Our kitchen was well-equipped—we had three fridges, three sinks, and enough storage for all the food we were hoping to cook up—but we did not have any ovens. Ovens and dishwashers really weren’t common kitchen fixtures back then anyway and there were plenty of other ways to cook perfectly delicious food (one of our housemates used to make an amazing rice-cooker butter cake).

Still, trying to fit a western meal into a Japanese kitchen was a challenge. The closest I could get to a roast (and by ‘close’, I mean, ‘the furthest thing from a roast’) was boiling several whole chickens in large pots of water with herbs, salt and pepper, and then crisping them up in the microwave before we served them (wisdom from our cooking genius, Paul Kennedy, who was also working with us at Berlitz at the time, and who I must have panickedly turned to in the staff room for food prep advice before the big dinner). 

Our beige-ish and boiled chickens did not have the crispy, browned skin and Christmas glow I had fantasized about, but at that point, I was just happy I was able to cook each bird properly and that they reached the table in time for dinner. Amy’s decadent butter, vegemite, and chicken stock gravy was what really made the meal, along with her ‘roasted’ veggies. 

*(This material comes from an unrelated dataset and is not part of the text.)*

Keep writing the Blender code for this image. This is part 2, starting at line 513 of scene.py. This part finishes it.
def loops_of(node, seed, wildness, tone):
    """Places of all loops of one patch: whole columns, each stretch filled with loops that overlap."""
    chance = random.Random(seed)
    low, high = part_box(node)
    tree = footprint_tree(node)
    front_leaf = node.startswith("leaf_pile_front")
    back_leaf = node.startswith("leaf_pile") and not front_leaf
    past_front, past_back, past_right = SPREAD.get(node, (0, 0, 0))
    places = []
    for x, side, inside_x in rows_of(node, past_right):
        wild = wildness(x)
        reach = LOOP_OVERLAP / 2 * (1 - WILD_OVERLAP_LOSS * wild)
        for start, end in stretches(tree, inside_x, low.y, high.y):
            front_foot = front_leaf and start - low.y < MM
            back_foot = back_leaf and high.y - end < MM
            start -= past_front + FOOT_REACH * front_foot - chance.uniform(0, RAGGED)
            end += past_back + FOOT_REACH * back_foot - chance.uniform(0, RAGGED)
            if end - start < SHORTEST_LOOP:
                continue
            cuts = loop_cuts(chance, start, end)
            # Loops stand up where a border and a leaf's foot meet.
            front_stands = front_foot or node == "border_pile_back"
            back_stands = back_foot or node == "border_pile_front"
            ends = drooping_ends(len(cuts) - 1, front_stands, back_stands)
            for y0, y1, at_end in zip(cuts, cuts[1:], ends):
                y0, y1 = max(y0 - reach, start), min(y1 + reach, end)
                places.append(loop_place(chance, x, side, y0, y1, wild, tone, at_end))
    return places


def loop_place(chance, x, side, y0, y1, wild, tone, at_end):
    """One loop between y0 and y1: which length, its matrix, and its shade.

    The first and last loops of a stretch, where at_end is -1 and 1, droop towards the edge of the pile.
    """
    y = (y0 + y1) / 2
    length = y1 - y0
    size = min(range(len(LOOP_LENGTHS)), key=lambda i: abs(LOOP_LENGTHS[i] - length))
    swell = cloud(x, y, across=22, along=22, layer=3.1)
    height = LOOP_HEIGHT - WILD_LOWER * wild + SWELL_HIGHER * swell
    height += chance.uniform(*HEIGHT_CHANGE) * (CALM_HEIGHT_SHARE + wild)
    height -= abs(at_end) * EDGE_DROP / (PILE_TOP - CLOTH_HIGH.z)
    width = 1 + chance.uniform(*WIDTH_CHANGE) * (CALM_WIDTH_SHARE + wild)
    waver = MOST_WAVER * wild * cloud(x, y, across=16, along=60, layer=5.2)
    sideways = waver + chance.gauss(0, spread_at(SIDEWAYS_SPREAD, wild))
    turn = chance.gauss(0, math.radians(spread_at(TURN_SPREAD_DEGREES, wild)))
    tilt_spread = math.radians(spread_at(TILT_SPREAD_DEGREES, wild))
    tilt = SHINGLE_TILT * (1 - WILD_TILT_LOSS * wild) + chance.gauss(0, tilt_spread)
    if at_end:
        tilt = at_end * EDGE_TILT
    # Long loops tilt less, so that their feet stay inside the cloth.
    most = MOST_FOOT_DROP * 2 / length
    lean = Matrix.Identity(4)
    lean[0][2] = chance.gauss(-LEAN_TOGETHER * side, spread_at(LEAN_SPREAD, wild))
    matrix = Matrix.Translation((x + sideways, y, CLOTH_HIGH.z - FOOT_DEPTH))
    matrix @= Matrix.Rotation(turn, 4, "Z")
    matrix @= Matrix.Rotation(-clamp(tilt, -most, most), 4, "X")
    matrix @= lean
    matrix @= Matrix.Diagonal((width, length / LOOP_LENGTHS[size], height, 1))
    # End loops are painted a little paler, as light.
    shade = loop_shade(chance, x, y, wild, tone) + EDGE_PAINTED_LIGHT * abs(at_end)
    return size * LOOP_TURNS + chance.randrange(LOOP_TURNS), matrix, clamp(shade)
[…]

It’s a dinner that I’m still really proud of. We pulled it off, we didn’t give anyone food-poisoning and we really did cook from the bottom of our hearts. I remember Amy shooing away a plate of store-bought maki rolls to the meal that a housemate was valiantly trying to contribute, while another blinked at the naked chickens in front of them, bemused. “I’ve never seen a whole chicken before,” he admitted thoughtfully, before tucking in with the rest of us.